1. Interest Charges on Digital Platforms
Effective from July 2025, banks and digital lenders will be required to clearly disclose interest rates and all associated fees on loans offered through mobile and online platforms. This policy targets hidden charges that have become common in digital lending, ensuring borrowers understand exactly what they’re signing up for.
2. Standardized Forex Pricing
The BoG is also moving to regulate pricing within the foreign exchange market. New measures will set clearer rules for how banks price forex transactions, a move intended to curb excessive charges and promote fairness across the financial ecosystem.

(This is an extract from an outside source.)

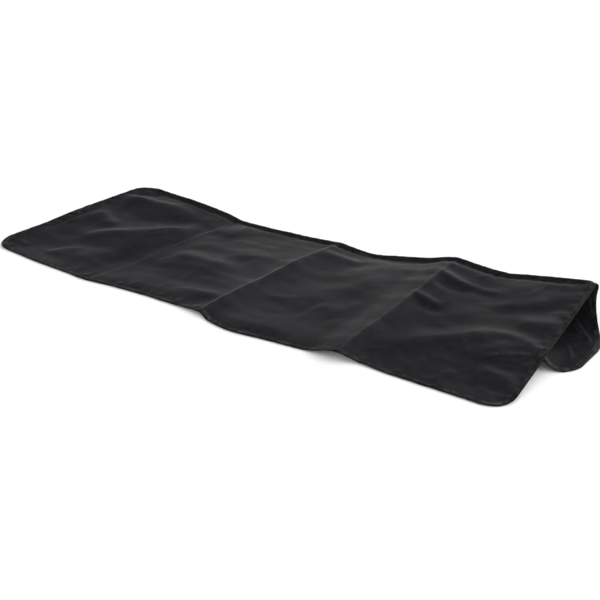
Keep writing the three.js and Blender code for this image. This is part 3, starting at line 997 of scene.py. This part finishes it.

3. Non-Performing Loans (NPL) Cap
Starting in 2026, banks will be required to maintain non-performing loan ratios below 10%. To support credit risk transparency, financial institutions must also publish lists of blacklisted or high-risk borrowers in their annual financial reports.
4. Recapitalization Requirements
To reinforce the resilience of Ghana’s banking sector, BoG is tightening capital requirements for commercial banks. Institutions that fail to meet the minimum capital threshold will face escalating penalties and possible regulatory intervention. This effort is designed to ensure banks can absorb shocks and continue lending to support economic activity.
These new directives will be rolled out between July 2025 and 2026. BoG Governor Dr. Johnson Asiama emphasized that the changes are part of the central bank’s broader effort to build a more accountable, transparent, and robust financial system.